Он был мечтатель, потому что в нем глубоко укоренилась вера в доброе и светлое – в то, чего недоставало в его жизни. Воспитанный в атмосфере низменных расчетов и скаредности, он остался благодаря этой вере отзывчивым и честным человеком. Воспитанный в холодной и суровой обстановке, он сохранил благодаря этой вере горячее и сострадательное сердце. Воспитанный в правилах религии, он научился не осуждать, в унижении быть благодарным, верить и жалеть.
Эта же вера спасла его от плаксивого нытья и злобного эгоизма, который, не встречая счастья и добра на своем пути, не признает их вообще, видит в них только мираж и старается свести их к самым низменным побуждениям. Личное разочарование не привело его к таким болезненным взглядам. Оставаясь в темноте, он мог подняться к свету, видеть, что он светит другим, и благословлять его.
Итак, он сидел перед умирающим огнем, с горечью вспоминая о жизненном пути, который привел его к этой ночи, но не разливая яда на пути других людей. Оглядываясь назад, он не видел никого, кто помог бы ему идти по этому пути, и это было горько. Он глядел на рдевшие уголья, которые мало-помалу угасали, подергивались пеплом, распадались в пыль, и думал: «Скоро и со мной будет то же, и я превращусь в пыль».
Всматриваясь в свою жизнь, он точно приближался к зеленому дереву, увешанному плодами, на котором ветки увядали и обламывались одна за другой, по мере того как он подходил к нему.
«Тяжелое детство, суровая, строгая семья, отъезд, долгое изгнание, возвращение, встреча с матерью – все, вплоть до сегодняшнего свидания с бедной Флорой, – вот моя жизнь; что же она дала мне? Что остается для меня?» – подумал Кленнэм.
Дверь тихонько отворилась, и как будто в ответ на его вопрос раздались два слова, заставившие его вздрогнуть:
– Крошка Доррит.
Глава XIV. Общество Крошки Доррит
Артур Кленнэм поспешно вскочил и увидел ее в дверях. Автор этого рассказа должен иногда смотреть глазами Крошки Доррит, что и сделает в этой главе.

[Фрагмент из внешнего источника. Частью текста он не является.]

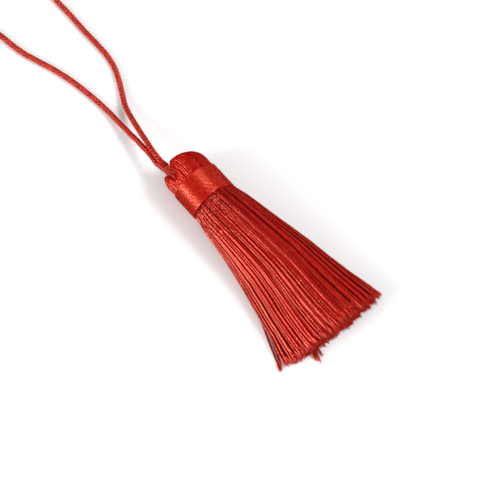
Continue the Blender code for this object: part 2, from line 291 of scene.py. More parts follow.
# How deep its middle lies at the root and what is added on the way: in shares of the radius,
# and in millimetres times its own draw. Under the band it is pressed deeper still.
SINK = (0.62, 0.38)
OWN_SINK = (0.06, 0.44)
BAND_PRESS = 0.50
# How far the outer layers stand proud of the section, and how much more at the root
SWELL = (0.44, 0.06)
# Towards the end the low side is drawn together: how far at most, and over which way down Y
GATHERING = 1.3
GATHER_SIDE = Ramp(6.0, 5.5)

# Yarns that lie on the floor apart from the skirt's low side, from the skirt to their ends
SIDE_YARNS = (
    (
        (6.0, -7.6, 1.1), (10.5, -8.6, 0.7), (15.9, -10.6, 0.3),
        (18.9, -11.75, 0.3), (24.0, -13.55, 0.3),
    ),
    (
        (7.0, -7.2, 1.3), (11.5, -8.5, 0.9), (16.6, -10.1, 0.4),
        (19.6, -11.2, 0.3), (23.4, -12.85, 0.3),
    ),
)
SIDE_YARN_RADIUS = 0.22

# Yarns that reach past the cut, together on the floor
TUFT = (
    ((18.0, -3.5, 0.9), (22.7, -4.2, 0.7), (26.2, -5.0, 0.5), (28.1, -5.6, 0.4)),
    ((18.0, -4.3, 0.9), (22.8, -4.8, 0.7), (25.8, -5.5, 0.5), (27.3, -6.0, 0.4)),
    ((18.0, -2.9, 0.9), (22.5, -3.4, 0.7), (26.0, -4.1, 0.5), (27.2, -4.3, 0.4)),
)
TUFT_RADIUS = 0.30
LOOSE_STEPS = 8
LOOSE_POINTS = 40
LOOSE_SIDES = 6

# Frayed fibres at each cut end: how many, where they start before the end, bend near it and
# stop after it, how far they stray at those three places, and how thick they are on the way
FRAY_FIBRES = 7
FRAY_STARTS = (0.7, 1.4)
FRAY_BENDS = (-0.3, 0.2)
FRAY_LENGTHS = (0.15, 0.95)
FRAY_STRAY = (0.13, 0.16, 0.14)
FRAY_RADII = (0.06, 0.12)
FRAY_TAPER = (1.0, 1.0, 1.0, 0.8, 0.5)
FRAY_SIDES = 4

# Silk: colours from its dark to its light places, plies, how far apart their ridges lie along
# the strand, the depth of its relief, roughness, the shine's colour, and the crest: how strong
# a painted highlight along the outer side is, with painted shade on the flanks between strands
RED_SHINE = (1.0, 0.20, 0.14)
ORANGE_SHINE = (1.0, 0.20, 0.12)
Silk = namedtuple(
    "Silk", "dark middle light plies twist depth roughness shine crest", defaults=(RED_SHINE, 0.0)
)
# A crest above zero paints a highlight along each strand's outer side and shade on its flanks.
SILKS = {
    "yarn_silk": Silk(
        (0.11, 0.0003, 0.0002), (0.30, 0.002, 0.0008), (0.49, 0.012, 0.007),
        plies=2, twist=0.9, depth=0.018, roughness=0.17, crest=1.9,
    ),
    # The same yarn for the under layers, its darkest colour lifted: painted fill light in the gaps.
    "under_painted_fill_silk": Silk(
        (0.15, 0.0005, 0.0003), (0.24, 0.001, 0.0006), (0.32, 0.004, 0.002),
        plies=2, twist=0.9, depth=0.016, roughness=0.28, crest=0.6,
    ),
    "fray_silk": Silk(
        (0.32, 0.002, 0.001), (0.48, 0.005, 0.003), (0.62, 0.014, 0.009),
        plies=1, twist=0.8, depth=0.006, roughness=0.45,
    ),
    # The skirt's yarn with lighter colours: painted light on the head.
    "head_painted_light_silk": Silk(
        (0.31, 0.001, 0.0005), (0.42, 0.005, 0.0025), (0.53, 0.012, 0.007),
        plies=2, twist=1.3, depth=0.022, roughness=0.20, shine=ORANGE_SHINE,
    ),
    "band_silk": Silk(
        (0.32, 0.004, 0.001), (0.41, 0.008, 0.002), (0.49, 0.013, 0.005),
        plies=2, twist=0.9, depth=0.012, roughness=0.27, shine=ORANGE_SHINE,
    ),
    "cord_silk": Silk(
        (0.10, 0.0006, 0.0006), (0.40, 0.003, 0.002), (0.72, 0.030, 0.014),
        plies=1, twist=0.8, depth=0.008, roughness=0.36, crest=1.6,
    ),
    "core_painted_shade_silk": Silk(
        (0.08, 0.001, 0.002), (0.12, 0.002, 0.003), (0.16, 0.004, 0.005),
        plies=1, twist=0.8, depth=0.010, roughness=0.60,
    ),
    "knot_silk": Silk(
        (0.14, 0.001, 0.001), (0.34, 0.005, 0.005), (0.60, 0.030, 0.026),
        plies=1, twist=0.5, depth=0.015, roughness=0.46,
    ),
    "end_silk": Silk(
        (0.34, 0.008, 0.007), (0.60, 0.030, 0.026), (0.85, 0.14, 0.12),
        plies=1, twist=0.6, depth=0.010, roughness=0.46, crest=0.6,
    ),
}
SILK_IOR = 1.8
SILK_SPECULAR = 1.0
SHEEN_WEIGHT = 0.02
SHEEN_ROUGHNESS = 0.4
SHEEN_TINT = (1.0, 0.20, 0.15)
ROUGHNESS_SPREAD = 0.2
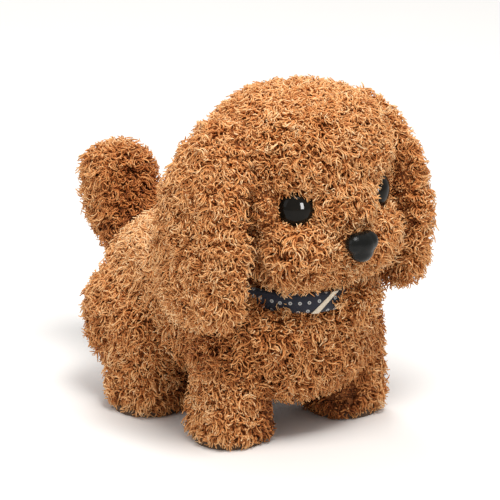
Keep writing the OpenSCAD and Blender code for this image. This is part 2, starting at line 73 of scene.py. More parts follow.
# Where the skins run into each other, so no fur grows there
NECK_JOIN = (0, -46)
TAIL_JOIN = (0, 69, 72)
# Lowest height of any curl over the floor
FLOOR_GAP = 0.4
# The belly is open here, round the battery door and the switch
BELLY_LOW = (-17.0, -28.5, 5.0)
BELLY_HIGH = (17.0, 45.0, 30.6)


# ---------- materials ----------


def principled(name, color, roughness=0.8, **values):
    """A material whose Principled shader has plain values; colours are linear."""
    mat = bpy.data.materials.new(name)
    mat.use_nodes = True
    shader = mat.node_tree.nodes["Principled BSDF"]
    shader.inputs["Base Color"].default_value = (*color, 1)
    shader.inputs["Roughness"].default_value = roughness
    for socket, value in values.items():
        shader.inputs[socket.replace("_", " ")].default_value = value
    return mat, mat.node_tree, shader


def mix_by(tree, factor, dark, light):
    """A colour between dark and light, by factor."""
    mix = tree.nodes.new("ShaderNodeMix")
    mix.data_type = "RGBA"
    mix.inputs["A"].default_value = (*dark, 1)
    mix.inputs["B"].default_value = (*light, 1)
    tree.links.new(factor, mix.inputs["Factor"])
    return mix.outputs["Result"]


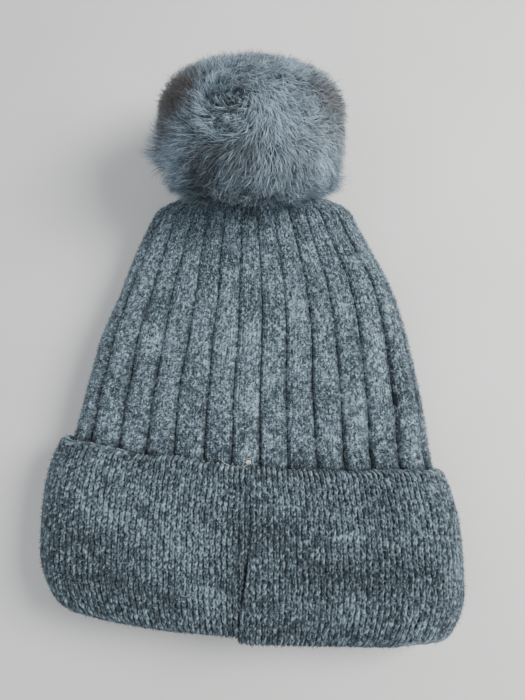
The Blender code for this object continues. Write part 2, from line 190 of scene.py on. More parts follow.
def spine(y):
    """Height and slope of the hat's middle at y."""
    inside_cuff = 1.0 - ease(y, *CUFF_EXIT)
    level = mix(CROWN_LIFT + CROWN_HALF_HEIGHT, BAND_HALF_HEIGHT + CUFF_OFFSET, inside_cuff)
    climb = (TIP_Z - CROWN_LIFT - CROWN_HALF_HEIGHT) / (TIP_Y - RISE_START) ** 2
    past = np.maximum(0.0, y - RISE_START)
    return level + climb * past * past, np.arctan(2.0 * climb * past)


def mouth_corner(height):
    """How far the sides draw in towards the mouth."""
    return MOUTH_ROUND * np.maximum(0.0, 1.0 - height / MOUTH_ROUND_HEIGHT) ** 2


def crown_half_width(y):
    cuff_edge = MOUTH_Y + CUFF_HEIGHT
    inside = mix(CROWN_HALF_WIDTH, BAND_HALF_WIDTH, ease(cuff_edge - y, 0.0, CUFF_HEIGHT))
    inside = inside - mouth_corner(y - MOUTH_Y)
    share = np.maximum(y - cuff_edge, 0.0) / CROWN_TAPER_LENGTH
    outside = CROWN_HALF_WIDTH - CROWN_TAPER * share - CROWN_SHOULDER * share**4
    return np.where(y < cuff_edge, inside, outside)


def crown_half_height(y):
    body = mix(BAND_HALF_HEIGHT, CROWN_HALF_HEIGHT, ease(y, *CUFF_EXIT))
    return mix(body, NECK_HALF_HEIGHT, ease(y, 0.030, TIP_Y - DOME))


def outline(share, half_width, half_height):
    """X and Z round a flattened tube. share runs from 0 at the top centre, by +X, to 1."""
    straight = np.maximum(half_width - half_height, 0.0004)
    arc = math.pi * half_height
    along = np.mod(share, 1.0) * (4.0 * straight + 2.0 * arc)
    marks = np.stack([straight, straight + arc, 3.0 * straight + arc, 3.0 * straight + 2.0 * arc])
    right = (along - marks[0]) / half_height
    left = (along - marks[2]) / half_height
    stretches = [along < marks[0], along < marks[1], along < marks[2], along < marks[3]]
    level = half_height + 0 * along
    bend_right, bend_left = straight + half_height * np.sin(right), -straight - half_height * np.sin(left)
    x = np.select(
        stretches,
        [along, bend_right, 2 * straight + arc - along, bend_left],
        along - 4.0 * straight - 2.0 * arc,
    )
    z = np.select(
        stretches, [level, half_height * np.cos(right), -level, -half_height * np.cos(left)], level
    )
    crown = np.clip(z / half_height, 0.0, 1.0) * TOP_BULGE * (1.0 - (x / half_width) ** 2)
    return x, z + crown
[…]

Крошка Доррит заглянула в полутемную комнату, которая показалась ей большой и хорошо меблированной. Изящные представления о Ковент-Гардене как о месте бесчисленных кофеен, где кавалеры в расшитых золотом плащах и со шпагами на боку ссорились и дрались на дуэлях; роскошные представления о Ковент-Гардене как о месте, где продаются зимой цветы по гинее за штуку, ананасы – по гинее за фунт, горох – по гинее за мерку; живописные представления о Ковент-Гардене как о месте, где в роскошном театре разыгрываются великолепные представления для нарядных леди и джентльменов – представления, о которых и подумать не смела бедная Фанни и ее дядя; безотрадные представления о Ковент-Гардене как о месте притонов, где несчастные оборванные дети, подобные тем, мимо которых она сейчас проходила, прячутся украдкой, точно мышата (подумайте о мышатах и мышах вы, Полипы, потому что они подтачивают уже фундамент здания и обрушат кровлю на ваши головы), питаясь объедками и прижимаясь друг к другу, чтобы согреться; смутные представления о Ковент-Гардене как о месте прошлых и нынешних тайн, романтики, роскоши, нищеты, красоты, безобразия, цветущих садов и отвратительных сточных канав сделали то, что Крошке Доррит, когда она робко заглянула в дверь, комната показалась более мрачной, чем была на самом деле.
На кресле перед угасающим камином сидел джентльмен, которого она искала, вставший при ее появлении. Это был загорелый серьезный человек с ласковой улыбкой, со свободными, открытыми манерами, при всем том напоминавший мать своей серьезностью, с той разницей, что его серьезность дышала добротой, а не злобой, как у его матери. Он смотрел на нее тем пристальным и пытливым взглядом, перед которым она всегда опускала глаза, как опустила и теперь.